As more children go missing it becomes apparent that Dr George has an academic rival who is also researching child abuse and its relationship to organised paedophile rings and trafficking. A hassle that she could do without.
As in the two previous book there are no wasted words. Every paragraph of every chapter has a meaning and a direction. And that direction hurtles the reader to the end of the book, and I really do mean the end of the book.
Marnie Riches writes with a style that never makes the reader think anything is unrealistic. It might be uncomfortable for some people to think that the crimes, and criminals, in this book are real, but they are and Riches has them nailed in the characters and scenes in her books.
With children going missing, murders to investigate, personal problems with her family and her mismatched lover could things get anymore hectic for Dr McKenzie.
You’ll have to read The Girl Who Walked in the Shadows to find out. I promise you, its well worth it.
For me this is the best “The Girl Who….” Yet.
So what makes these books so good.
Well they are perfectly written. The characters, the locations, the scenarios all work brilliantly.

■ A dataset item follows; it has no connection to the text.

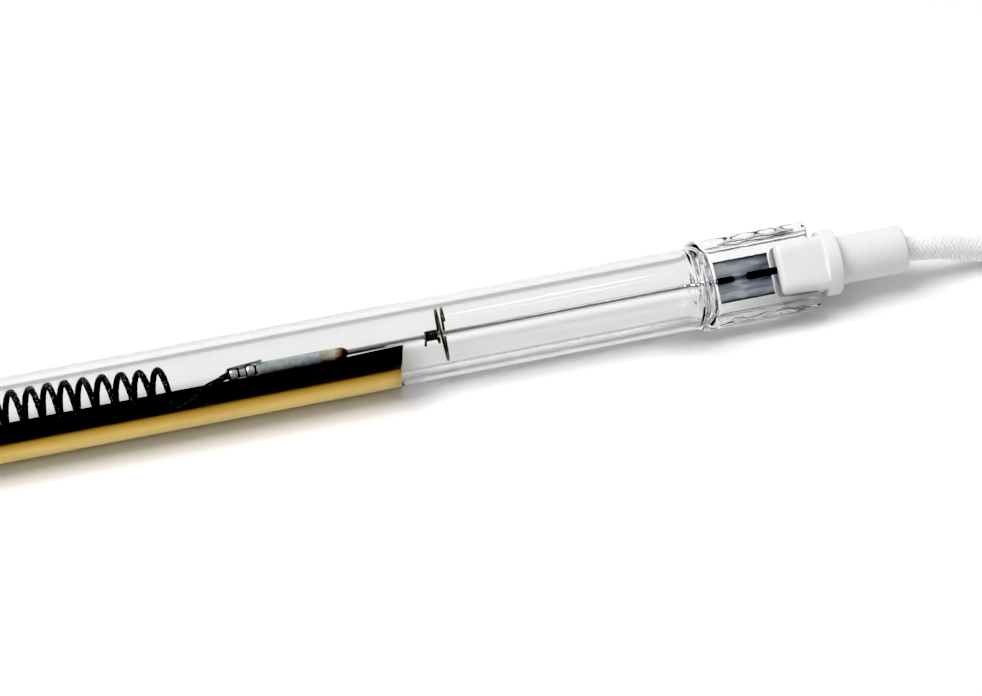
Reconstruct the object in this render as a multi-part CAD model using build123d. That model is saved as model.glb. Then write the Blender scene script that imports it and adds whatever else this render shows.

The situations McKenzie finds herself in are all too realistic. Riches plays on the readers fears of modern crimes. Some people will not want to admit are happening, but they are and we all know it.
George McKenzie is a character we would all probably cross the streets to avoid if we saw her walking down the road; but she’s also the person most of us would want to be. Tough, intelligent, moralistic, streetwise and sexy.
The perfect foil to her character is the Dutch Detective, Chief Inspector Paul van den Bergen, middle aged, grumpy, unfit, unfashionable, and a bit by-the-book. There really should not any common ground between the two but the chemistry is great through the whole series.
So three great books in about a year. I know its way too much to hope for this speed of writing and publishing to continue but I can’t wait for the next instalment.